Testing browser storage persistence in Playwright primarily leverages its BrowserContext and storageState capabilities to simulate data enduring across distinct browser sessions. This is essential for validating application state, user preferences, or authentication tokens.

Core Strategy:

1. Establish Initial Storage State:

   • Launch a new BrowserContext and navigate to the application.
   • Perform actions that write data to the target storage (e.g., login, set a theme preference).
   • Immediately verify the data has been written correctly using page.evaluate() to interact with browser APIs.

   // In a Playwright test block
   await page.goto('https://myapp.com/login');
   await page.locator('#username').fill('testuser');
   await page.locator('#password').fill('password123');
   await page.locator('#loginBtn').click();
   await page.waitForURL('**/dashboard');
   
   const initialToken = await page.evaluate(() => localStorage.getItem('authToken'));
   expect(initialToken).not.toBeNull();
   

2. Capture and Save Storage State:

   • Once the data is confirmed present, save the entire state of the current BrowserContext. This includes all cookies, localStorage, and sessionStorage data for the origins visited. This is the crucial step for persistence simulation.

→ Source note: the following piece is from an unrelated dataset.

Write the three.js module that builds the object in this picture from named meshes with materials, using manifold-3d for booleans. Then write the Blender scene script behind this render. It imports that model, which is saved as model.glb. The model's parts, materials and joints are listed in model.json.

   await context.storageState({ path: 'auth_state.json' });
   

   • For advanced scenarios or specific data manipulation, you can retrieve the state object, modify it programmatically, and then write it to a file or pass it directly.

3. Simulate New Session & Load State:

   • To simulate persistence, close the current BrowserContext or even the entire Browser instance.
   • Create a new BrowserContext, but this time, initialize it by loading the storageState saved in the previous step. This effectively rehydrates the new session with the previously stored data.

   await context.close(); // End of current session
   
   const newContext = await browser.newContext({ storageState: 'auth_state.json' });
   const newPage = await newContext.newPage();
   await newPage.goto('https://myapp.com/dashboard'); // Navigate to re-check app state
   

4. Verify Persistent Data:

   • In the new, rehydrated session, navigate to the relevant application page and assert that the previously stored data is still accessible and correct.

   const persistedToken = await newPage.evaluate(() => localStorage.getItem('authToken'));
   expect(persistedToken).toEqual(initialToken); // Verify exact value persists
   expect(persistedToken).not.toBeNull();
   await newContext.close();
   

Considerations & Best Practices:

• sessionStorage vs. localStorage: storageState saves both. However, sessionStorage is typically cleared when the tab/context is closed. Persistence testing using storageState is primarily for localStorage and IndexedDB. For sessionStorage, you'd verify persistence across page reloads within the same context.
• IndexedDB: Testing IndexedDB requires specific page.evaluate() calls to interact with the IndexedDB API directly (e.g., opening a database, transacting, and querying object stores).
• Cleanup: Ensure any temporary storageState.json files are cleaned up after the tests complete, especially in CI/CD pipelines.
• Framework Integration: Encapsulate this pattern within test fixtures or custom helper functions to promote reusability and maintainability across your test suite.

Speaking Blueprint (3-Minute Verbal Response):

[The Hook] In today's complex web applications, verifying data persistence isn't just a 'nice-to-have'; it's fundamental for user experience and application reliability. Ensuring that critical user data, like authentication tokens or preferences, survives browser sessions directly impacts engineering efficiency by reducing bugs related to state management and enhancing overall application robustness.

[The Core Execution] When approaching browser storage persistence testing with Playwright, my strategy revolves around leveraging its powerful BrowserContext and storageState capabilities. First, we identify the specific storage mechanism – typically localStorage or IndexedDB – that needs verification. We then set up a test scenario where the application writes data to this storage. For instance, after a user logs in, we might expect an authentication token to be stored in localStorage. Once the data is confirmed as written using page.evaluate() or direct API interaction for IndexedDB, the critical step is to capture the browser's storage state. Playwright allows us to save this using await context.storageState({ path: 'path/to/state.json' }). This file encapsulates all cookies, local storage, and session storage for the origins visited. Next, to simulate persistence, we effectively 'close' the current browser context by calling context.close(), which mimics a user ending their session. Finally, we launch a new browser context, but this time, we initialize it with the previously saved storageState: await browser.newContext({ storageState: 'path/to/state.json' }). Upon navigating to our application, we can then assert that the data we wrote earlier is still present and correct within the browser's storage, proving its persistence across sessions. For IndexedDB, this requires specific page.evaluate() calls to query the database, ensuring that structured data remains intact.

[The Punchline] This structured approach, using Playwright's native capabilities, not only provides robust validation of critical application behavior but also significantly enhances our test maintainability and scalability. By abstracting the complex setup and teardown of storage states, we gain a clear, repeatable, and efficient way to verify data integrity, ultimately delivering higher confidence in our deployments and maximizing our automation ROI.